В своем обыденном опыте каждый человек инстинктивно проделывает эту процедуру, можно сказать, ежечасно и даже ежеминутно, руководствуясь своими знаниями об окружающих предметах и контролируя их адекватность, беря в руки интересующие его предметы, рассматривая их через лупу, ударяя молотком и т.д. В научном исследовании дело обстоит, конечно, намного сложнее, чем в быту. Принцип, однако, тот же. Решается все тот же вопрос: что именно зависит (связано, обусловливается) от сознания и что не зависит (не связано, не обусловлено) от состояния нашего сознания? Независимая сторона признается объективной, т.е. первичной (материальной), зависимая - субъективной, вторичной (идеальной).
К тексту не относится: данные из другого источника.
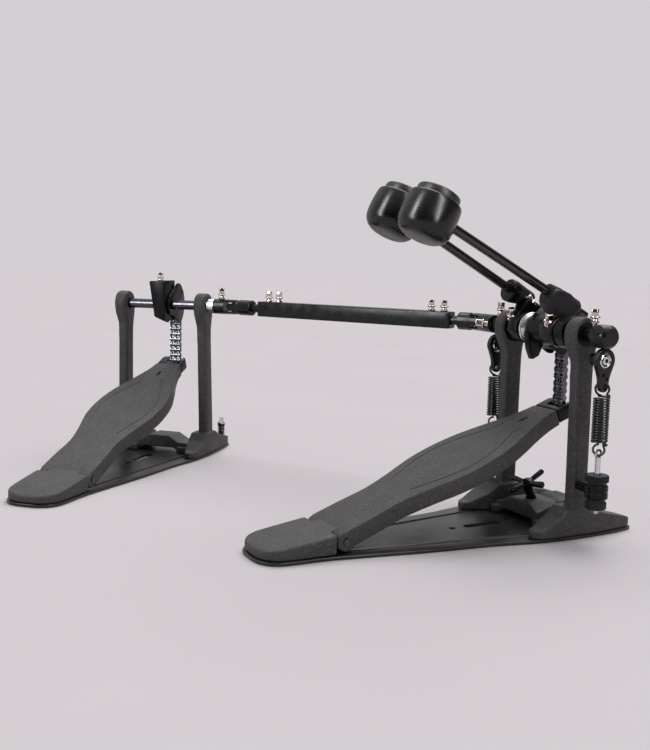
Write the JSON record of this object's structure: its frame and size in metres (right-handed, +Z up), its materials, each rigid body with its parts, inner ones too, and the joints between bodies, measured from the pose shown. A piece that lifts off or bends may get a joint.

Опыт всегда противоречив. Это противоречие отнюдь не во всех случаях удается «снять» на уровне ощущений. Мы можем сравнительно легко убедиться в том, что ложка, помещенная в стакан с водой, все же не изгибается, как свидетельствуют наши органы зрения; что кошмарный сон не имеет отношения к реальности; не составляет особого труда, если вы не верите глазам своим, на ощупь убедиться в том, что существует дверь как объективная реальность. Однако, доверяя только чувственным данным, невозможно убедиться, например, в том, что земля круглая или что свет состоит из лучей разного цвета. К. счастью, наука за много веков своего существования выработала такое средство ответить на подобные вопросы, как теория и математический аппарат. Теоретическое знание или математические формулы рассматриваются многими как чисто субъективная сторона познания. Их участие в познавательных процедурах считается еще одним доказательством «присутствия субъекта» или общих «универсалий». Между тем теория, равно как и математика, позволяет человеку выйти за пределы опыта, выявить независимость содержания знания от эмпирических данных, что и служит доказательством объективности. Другая теория обнаруживает границы первой и т.п. Именно теория позволяет нам «снять» противоречия эмпирического опыта, выйти за его пределы с помощью таких абстрактных понятий, как тяготение, сила, ускорение, или математических величин — длина волны, количество массы, энергия и т.п.